The Joint Development Assessment Panel has now approved the project, which was defined as a nursing care home in the agenda and minutes and is planned for two separate lots – lot 29 and 31 - within the urban infill project, Parkside Walk.

The lots are 2,347 square metres and 2,413sqm in size, and were both purchased by Southern Cross Care in 2018 for $8.9 million, according to CoreLogic.

Business News sought comment from Southern Cross Care.

The Parkside Walk project is a joint-initiative by DevelopmentWA and the Town of Cambridge that aimed to redevelop land that had been vacant since 1994 into a residential estate.

The Parkside Walk estate. Image: DevelopmentWA. 

Iris Residential secured lot 25 in 2018, with construction on its $55 million 46-apartment project, designed by Cameron Chisholm Nicol, expected for completion this year.

Lots 26,27 and 28 are owned by Stirling Capital, which broke ground on its $42 million project last year. The MJA Studio-designed development features 49 apartments.

Giorgi Group owns lot number 30 and received approval for its 17 grouped dwellings in May this year.

The last lots to be sold at Parkside Walk were lots 29, 30 and 31. Image: realestate.com.au 

The company lodged a formal presentation against Southern Cross Care’s proposal, saying the building bulk would impact heavily on its own development.

Business News sought comment from Giorgi Group.

Comments from Giorgi Group managing director Guido Giorgi included in the JDAP agenda outlined what he referred to as the ‘white elephant in the room’.

“I’m here to highlight the white elephant in the room. It appears to have been overlooked by both the town of Cambridge and the DRP,” the presentation said.

“These lots were created as two separate green title lots.
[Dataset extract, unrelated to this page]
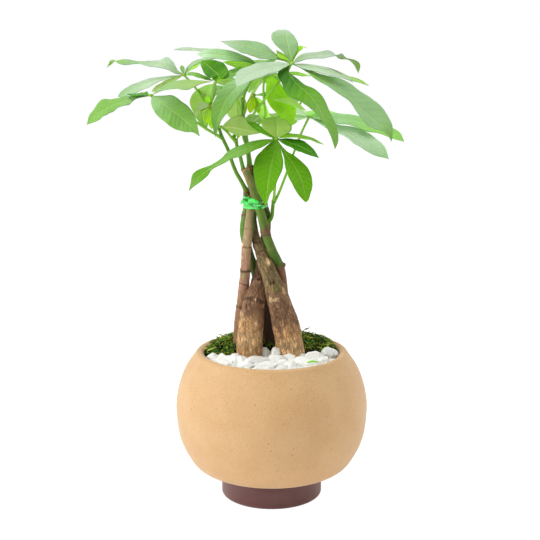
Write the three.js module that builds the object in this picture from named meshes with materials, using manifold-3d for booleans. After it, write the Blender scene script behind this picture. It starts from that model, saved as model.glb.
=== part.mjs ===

By the shape of these two lots it is highly unlikely it was ever envisaged that an amalgamation of the lots could be contemplated with a six level building straddling across these lots.

“When we purchased our adjoining Lot 30 we did not contemplate this scenario.”

Mr Giorgi pointed to the ground floor plan of Southern Cross Care’s development.

“Don’t be fooled by the apparent space and distance separation to our adjoining lot,” the presentation said.  

“This floor plan fails to show the necessary heavy dotted plan of the building bulk that exists over which impacts heavily on our development. Furthermore, you will fail to see on this plan and all other plans any dimension which indicates the proposed setback of the six-level building at the nearest point to our adjoining lot.

“We implore JDAP to address the white elephant in the room.”

The JDAP approved Southern Cross Care’s proposal, the minutes stating that the proposed development was considered to meet the planning framework for the site.

The JDAP also moved a motion to approve an amendment of condition 17, which stated the two lots needed to be amalgamated prior to a building permit being issued.

That amalgamation was now occurring prior to occupation, which it said was needed to reflect the significant timeframes associated with amalgamation.

“The building design, scale and configuration created through the unusual triangular shape of the site provides well designed street facades,” the JDAP outlined in the minutes.

“The materials, finishes and landscaping are considered a positive contribution to the area. The screening treatments have appropriately addressed the privacy.

“Overall, the proposal is considered a high-quality development with a mix of residential types that facilitate ageing in place. Vehicle access and drop off arrangement reflects the differing residents and visitors' needs.”